Directions:
What follows are records. Restate all of them word for word.

=======

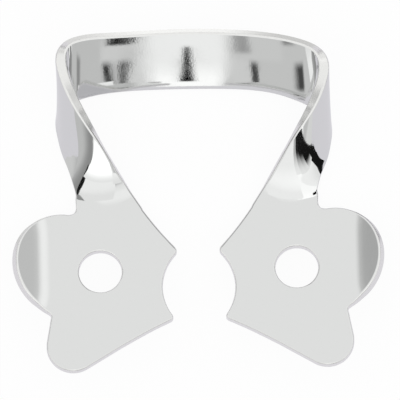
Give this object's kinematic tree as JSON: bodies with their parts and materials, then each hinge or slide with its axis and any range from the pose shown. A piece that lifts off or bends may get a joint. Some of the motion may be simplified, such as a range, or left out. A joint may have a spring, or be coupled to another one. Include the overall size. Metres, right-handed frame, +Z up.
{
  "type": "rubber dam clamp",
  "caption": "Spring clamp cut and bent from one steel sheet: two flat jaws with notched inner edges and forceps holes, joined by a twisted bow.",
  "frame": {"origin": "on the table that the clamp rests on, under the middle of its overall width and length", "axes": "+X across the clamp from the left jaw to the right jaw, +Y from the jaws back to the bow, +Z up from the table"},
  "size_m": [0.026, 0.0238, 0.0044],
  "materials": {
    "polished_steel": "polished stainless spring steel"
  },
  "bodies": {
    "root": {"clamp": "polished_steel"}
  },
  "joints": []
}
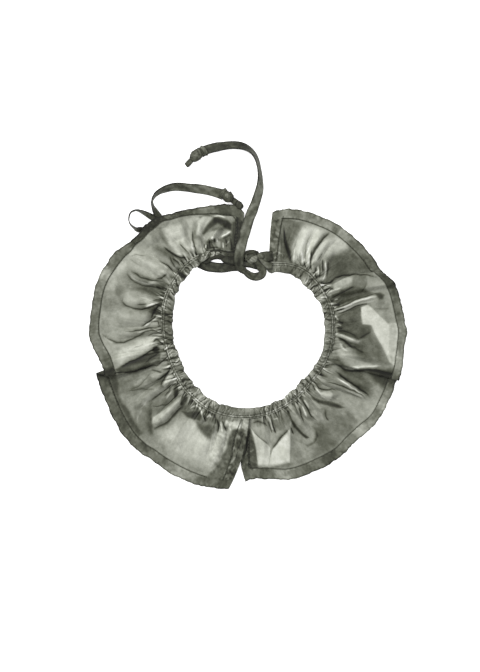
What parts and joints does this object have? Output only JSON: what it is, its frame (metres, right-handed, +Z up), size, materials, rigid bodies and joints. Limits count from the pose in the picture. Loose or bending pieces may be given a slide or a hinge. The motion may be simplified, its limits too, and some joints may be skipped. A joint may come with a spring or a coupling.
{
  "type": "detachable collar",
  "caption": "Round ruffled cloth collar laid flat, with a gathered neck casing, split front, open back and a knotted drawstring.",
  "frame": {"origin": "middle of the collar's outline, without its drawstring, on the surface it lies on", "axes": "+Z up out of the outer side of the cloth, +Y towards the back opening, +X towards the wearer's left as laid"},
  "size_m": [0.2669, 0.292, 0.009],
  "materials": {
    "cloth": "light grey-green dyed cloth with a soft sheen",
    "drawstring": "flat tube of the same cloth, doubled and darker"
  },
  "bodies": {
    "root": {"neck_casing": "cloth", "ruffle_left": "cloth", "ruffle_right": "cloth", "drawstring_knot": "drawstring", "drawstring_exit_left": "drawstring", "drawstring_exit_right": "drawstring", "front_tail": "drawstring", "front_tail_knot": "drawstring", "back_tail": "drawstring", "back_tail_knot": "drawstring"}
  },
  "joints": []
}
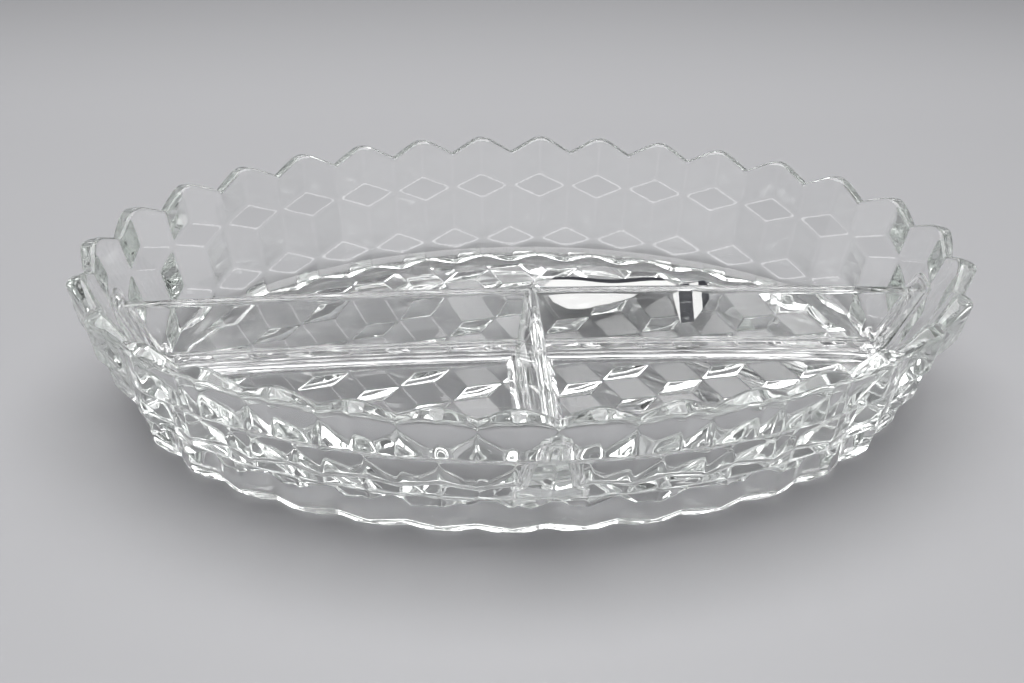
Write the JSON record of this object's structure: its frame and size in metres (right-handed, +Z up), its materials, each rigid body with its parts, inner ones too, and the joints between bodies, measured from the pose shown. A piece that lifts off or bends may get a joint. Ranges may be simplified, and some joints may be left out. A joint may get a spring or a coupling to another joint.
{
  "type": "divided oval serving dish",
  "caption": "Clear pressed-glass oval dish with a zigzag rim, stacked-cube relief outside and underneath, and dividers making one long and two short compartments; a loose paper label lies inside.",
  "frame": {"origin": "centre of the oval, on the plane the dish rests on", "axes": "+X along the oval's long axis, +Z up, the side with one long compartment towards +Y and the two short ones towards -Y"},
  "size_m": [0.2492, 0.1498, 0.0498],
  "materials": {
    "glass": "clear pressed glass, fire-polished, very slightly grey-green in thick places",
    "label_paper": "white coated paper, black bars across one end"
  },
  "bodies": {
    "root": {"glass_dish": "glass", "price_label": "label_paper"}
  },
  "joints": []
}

=======

Solution for this task:
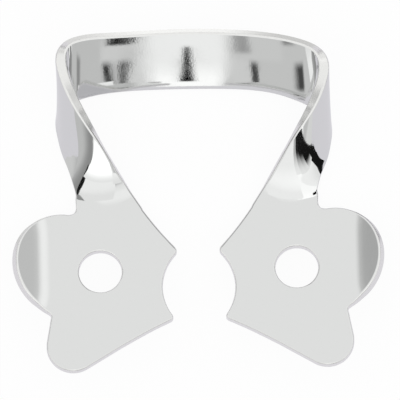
Give this object's kinematic tree as JSON: bodies with their parts and materials, then each hinge or slide with its axis and any range from the pose shown. A piece that lifts off or bends may get a joint. Some of the motion may be simplified, such as a range, or left out. A joint may have a spring, or be coupled to another one. Include the overall size. Metres, right-handed frame, +Z up.
{
  "type": "rubber dam clamp",
  "caption": "Spring clamp cut and bent from one steel sheet: two flat jaws with notched inner edges and forceps holes, joined by a twisted bow.",
  "frame": {"origin": "on the table that the clamp rests on, under the middle of its overall width and length", "axes": "+X across the clamp from the left jaw to the right jaw, +Y from the jaws back to the bow, +Z up from the table"},
  "size_m": [0.026, 0.0238, 0.0044],
  "materials": {
    "polished_steel": "polished stainless spring steel"
  },
  "bodies": {
    "root": {"clamp": "polished_steel"}
  },
  "joints": []
}
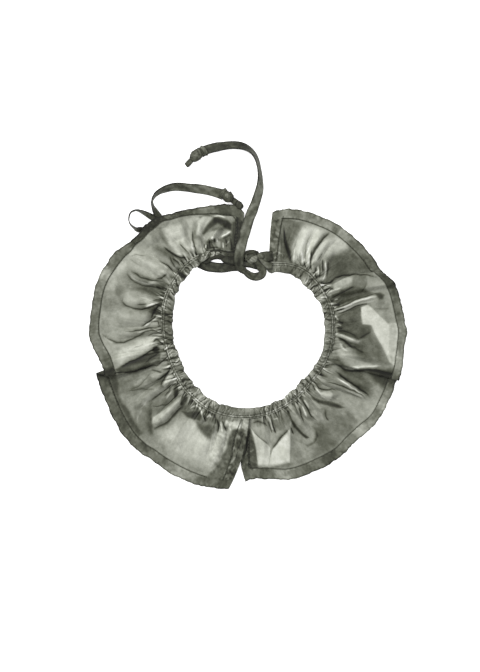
What parts and joints does this object have? Output only JSON: what it is, its frame (metres, right-handed, +Z up), size, materials, rigid bodies and joints. Limits count from the pose in the picture. Loose or bending pieces may be given a slide or a hinge. The motion may be simplified, its limits too, and some joints may be skipped. A joint may come with a spring or a coupling.
{
  "type": "detachable collar",
  "caption": "Round ruffled cloth collar laid flat, with a gathered neck casing, split front, open back and a knotted drawstring.",
  "frame": {"origin": "middle of the collar's outline, without its drawstring, on the surface it lies on", "axes": "+Z up out of the outer side of the cloth, +Y towards the back opening, +X towards the wearer's left as laid"},
  "size_m": [0.2669, 0.292, 0.009],
  "materials": {
    "cloth": "light grey-green dyed cloth with a soft sheen",
    "drawstring": "flat tube of the same cloth, doubled and darker"
  },
  "bodies": {
    "root": {"neck_casing": "cloth", "ruffle_left": "cloth", "ruffle_right": "cloth", "drawstring_knot": "drawstring", "drawstring_exit_left": "drawstring", "drawstring_exit_right": "drawstring", "front_tail": "drawstring", "front_tail_knot": "drawstring", "back_tail": "drawstring", "back_tail_knot": "drawstring"}
  },
  "joints": []
}
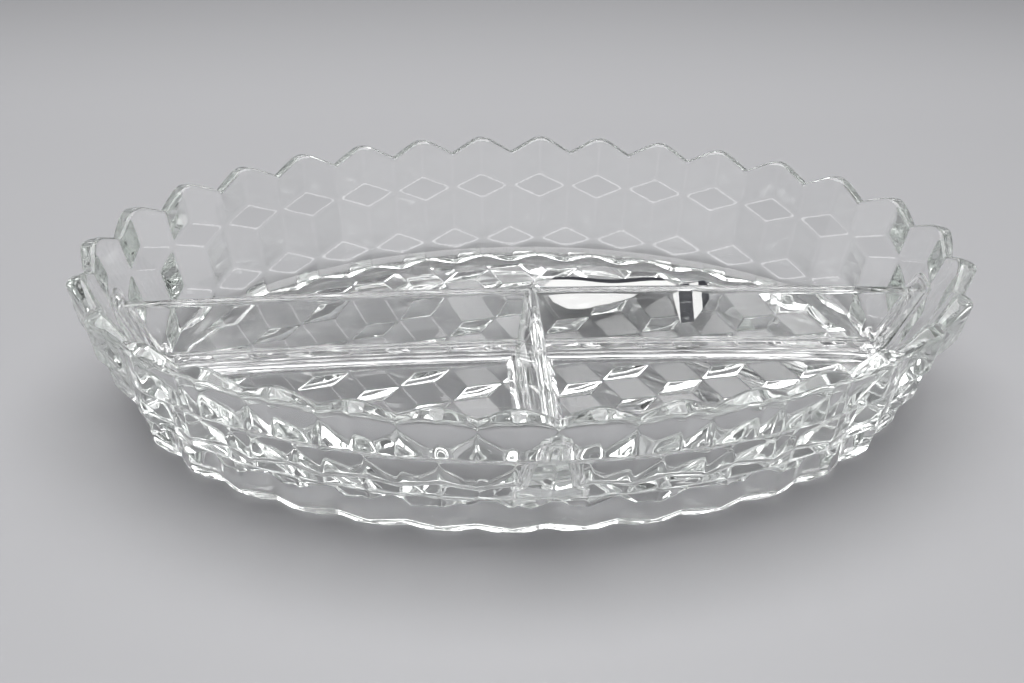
Write the JSON record of this object's structure: its frame and size in metres (right-handed, +Z up), its materials, each rigid body with its parts, inner ones too, and the joints between bodies, measured from the pose shown. A piece that lifts off or bends may get a joint. Ranges may be simplified, and some joints may be left out. A joint may get a spring or a coupling to another joint.
{
  "type": "divided oval serving dish",
  "caption": "Clear pressed-glass oval dish with a zigzag rim, stacked-cube relief outside and underneath, and dividers making one long and two short compartments; a loose paper label lies inside.",
  "frame": {"origin": "centre of the oval, on the plane the dish rests on", "axes": "+X along the oval's long axis, +Z up, the side with one long compartment towards +Y and the two short ones towards -Y"},
  "size_m": [0.2492, 0.1498, 0.0498],
  "materials": {
    "glass": "clear pressed glass, fire-polished, very slightly grey-green in thick places",
    "label_paper": "white coated paper, black bars across one end"
  },
  "bodies": {
    "root": {"glass_dish": "glass", "price_label": "label_paper"}
  },
  "joints": []
}